Drescher also pointed to other data not directly related to test scores that showed the county schools performing effectively. For example, the average teacher salary of $47,500 places the county in the middle of eight divisions in the Northern Shenandoah Valley. At the same time, Warren ranked lowest among the same eight divisions for number of school employees -- 97 -- for every 1,000 students. Page County ranked highest with 125.
The numbers favorably impressed board member Joanne Cherefko.
"The taxpayers of Warren County are getting good bang for the buck," Cherefko said.
Warren public school educators, like those in many other parts of the state and nation, have been stung by a procession of bleak headlines about the number of schools designated as failing under the federal No Child Left Behind law. Educators insist the law is rigid and narrow in how it determines the success or failure of schools by test scores.

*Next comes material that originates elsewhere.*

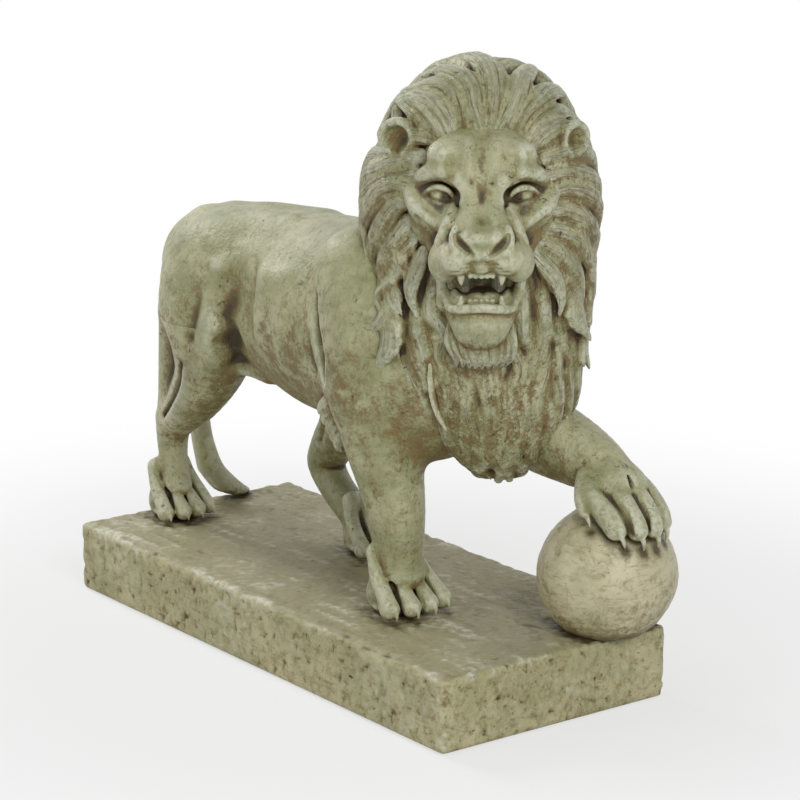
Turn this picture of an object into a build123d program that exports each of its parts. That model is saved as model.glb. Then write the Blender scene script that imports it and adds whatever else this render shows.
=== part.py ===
from build123d import *
from math import cos, radians, sin, sqrt
import os

# Striding guardian lion in cast stone, its left forepaw resting on a ball, on a slab plinth.
# The figure is cast in sections that meet on joint faces and are pinned with steel dowels.
# Frame: origin at the centre of the plinth's underside, +X the way the lion strides,
# +Y its left side, +Z up. All sizes are in millimetres.

# --- Plinth ---------------------------------------------------------------------------------
PLINTH_LENGTH = 711.0
PLINTH_WIDTH = 305.0
PLINTH_HEIGHT = 83.0
PLINTH_CORNER = 7.0          # worn radius on the upright corners
PLINTH_ARRIS = 3.0           # worn radius on the top edge

# --- Ball -----------------------------------------------------------------------------------
BALL_RADIUS = 76.0
BALL_SEAT_RADIUS = 45.0      # flat on which the ball sits on the plinth
BALL_X = 326.0
BALL_Y = 92.0

# --- Joint faces between the castings --------------------------------------------------------
SURFACE_GAP = 0.4            # between curved faces that lie on each other
FORELEG_INSET = 24.0         # sagittal joint, from the middle of the body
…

Drescher and others have contended that excellent overall test scores in many schools are nullified by a requirement that schools also show consistently high numbers in each of six subgroupings of students. Educators have also said that federal benchmarks ratchet upward each year, making it inevitable that more schools classified as acceptable one year will be deemed as failing the next.
While most of the test scores among Warren County students have shown steady improvement over the years, Drescher admitted that the schools continue to struggle with raising the numbers in special education.
Drescher told the board that special education "is the area we most need to work on." He also cited middle school mathematics and division-wide writing scores as concerns.
The division is launching several initiatives this year to raise writing scores, he said. They include requiring schools to report benchmark writing scores to the central office to review their results. Writing instruction will also be a topic for professional development among teachers, he said.